Piggy Bank(on): Monster of unknown origin that appeared in City-Z, nine months after another monster appearance in July of the previous year. Appropriately enough, it looks like a giant piggy bank (about the size of a small car) with human-like arms and legs sticking out in place of pig feet. Primary MO: tackling people and demanding they give it their coins. It first appeared one day shortly after 4 PM and fled after severely injuring several police officers, leading to calls for the government to mobilize Special Forces against it. The next day it attacked the bullies at Saitama’s school, getting Saitama’s 200 yen in the process, and tackled Saitama in a back alley after he gave chase. In the end it was surrounded and defeated in a joint maneuver by the police and Special Forces (this makes it sound like a pretty strong monster, although on the flipside none of the humans it attacked ever died, and it’s apparently not fast enough to outrun Saitama).
Scummy Upperclassmen: Two bullies with ripped school uniform who lure lowerclassmen out behind the school and extort money from them. The black-haired one uses this money so that his little brothers can buy lunches. Or so he says, anyway.

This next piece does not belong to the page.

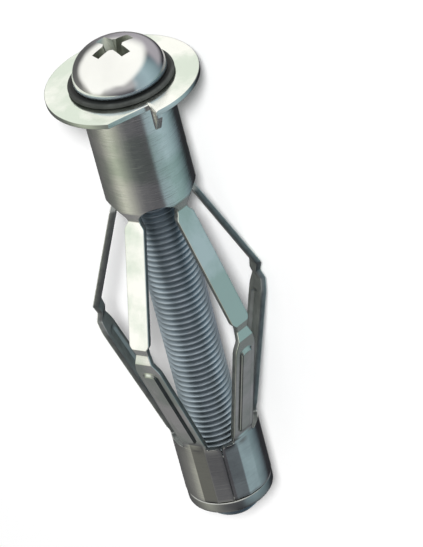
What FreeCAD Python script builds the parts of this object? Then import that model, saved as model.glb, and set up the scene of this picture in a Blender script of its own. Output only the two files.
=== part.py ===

Nameless Student who Commutes by Bike: A nameless student. Who commutes by bike. Obviously grows up to be Mumen Rider. A new student at the same school as Saitama, he has a strong sense of justice and turns up to defeat the scummy upperclassmen, but gets his clock cleaned. This will be a running theme. Frankly this whole joke feels a little too "prequel-y" for my taste, but at least Saitama and proto-Mumen Rider don't actually meet or anything. And it does help solidify the idea that the two of them are really two halves of the same coin, something else that's going to become a running theme.